Minha mãe, embora semialfabetizada, sempre valorizou a educação oferecida nas escolas. Viúva, com 12 filhos, sem pensões nem "bolsas", fazia um esforço sobrenatural para garantir o básico. Enquanto muitas mães preocupavam-se em arrumar maridos para suas filhas, ela nos incentivava a trabalhar e estudar para não dependermos deles.
Minhas irmãs e irmãos me alfabetizaram antes dos 7 anos, pois sabiam que as salas eram divididas de acordo com as habilidades demonstradas nos primeiros dias e era importante ir para uma turma "forte".
A escola, na periferia do Zona Noroeste de São Paulo onde moro e trabalho até hoje, era pequena, de madeira, dispunha de poucos recursos. Os professores vinham de longe e, junto com a gente, enfiavam o pé na lama (literalmente).
Coube então, à igreja desenvolver o meu gosto pela leitura. Como lá funcionara o grupo escolar, o padre organizara uma pequena biblioteca. Os alunos se foram, mas os livros ficaram.
Frequentadora assídua das duas, consegui a admiração do padre que, devido ao meu desempenho escolar, ofereceu-me, a partir da 5ª série, uma bolsa de estudos num colégio particular. Demorei 2 anos para convencer minha família, já que a oferta não incluía uniforme, livros, materiais, transporte ou alimentação. Tenho certeza que se eu falasse com o meu mecenas, receberia ajuda, mas achava que ele já fizera a parte dele.
Apesar das dificuldades socioeconômicas, essa fase foi decisiva em minha vida, pois tivesse acesso obrigatório aos clássicos literários e grande ênfase à produção escrita. O "trabalho", detestado pelos outros, para mim era lazer transformado, mais tarde, em profissão.
Confesso não estar reservando muito tempo à leitura e uso como desculpas o fato de que meus olhos já não são mais os mesmos (profecia materna de que, lendo tanto, eu acabaria com as vistas).

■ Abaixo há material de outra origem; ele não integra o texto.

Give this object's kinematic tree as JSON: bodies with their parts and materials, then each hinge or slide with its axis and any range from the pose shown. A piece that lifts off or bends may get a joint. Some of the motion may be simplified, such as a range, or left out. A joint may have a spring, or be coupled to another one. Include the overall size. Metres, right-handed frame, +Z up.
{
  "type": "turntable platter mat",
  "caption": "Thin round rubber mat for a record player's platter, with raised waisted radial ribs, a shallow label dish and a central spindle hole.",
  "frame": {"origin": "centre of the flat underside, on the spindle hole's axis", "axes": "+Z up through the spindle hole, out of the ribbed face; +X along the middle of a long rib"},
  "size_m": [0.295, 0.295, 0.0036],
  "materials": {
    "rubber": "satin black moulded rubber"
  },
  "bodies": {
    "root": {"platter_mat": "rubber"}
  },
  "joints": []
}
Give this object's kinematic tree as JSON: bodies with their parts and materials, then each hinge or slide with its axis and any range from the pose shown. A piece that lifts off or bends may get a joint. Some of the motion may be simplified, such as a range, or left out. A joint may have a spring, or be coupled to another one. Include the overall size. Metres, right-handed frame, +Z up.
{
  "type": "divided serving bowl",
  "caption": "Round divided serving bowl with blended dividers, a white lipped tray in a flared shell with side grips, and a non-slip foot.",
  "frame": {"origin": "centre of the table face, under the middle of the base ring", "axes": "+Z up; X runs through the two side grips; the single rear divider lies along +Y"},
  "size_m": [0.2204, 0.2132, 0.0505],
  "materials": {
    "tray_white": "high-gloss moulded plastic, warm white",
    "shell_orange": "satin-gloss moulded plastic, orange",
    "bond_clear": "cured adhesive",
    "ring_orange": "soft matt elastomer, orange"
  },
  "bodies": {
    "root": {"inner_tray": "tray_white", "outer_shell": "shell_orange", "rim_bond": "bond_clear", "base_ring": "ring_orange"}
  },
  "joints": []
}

Nos seus dias finais, ela insistia para que eu lesse, em voz alta, as bulas de seus remédios. Eu lhe dizia que não havia me formado em Medicina nem em Farmácia e sim em Letras e ela perguntava "Então, isso aí não são letras?"
Algumas vezes, eu tentava explicar, mas depois desistia e começava a leitura.Entendi, um pouco tarde demais, que ela queria apenas ouvir minha voz para adormecer tranquila.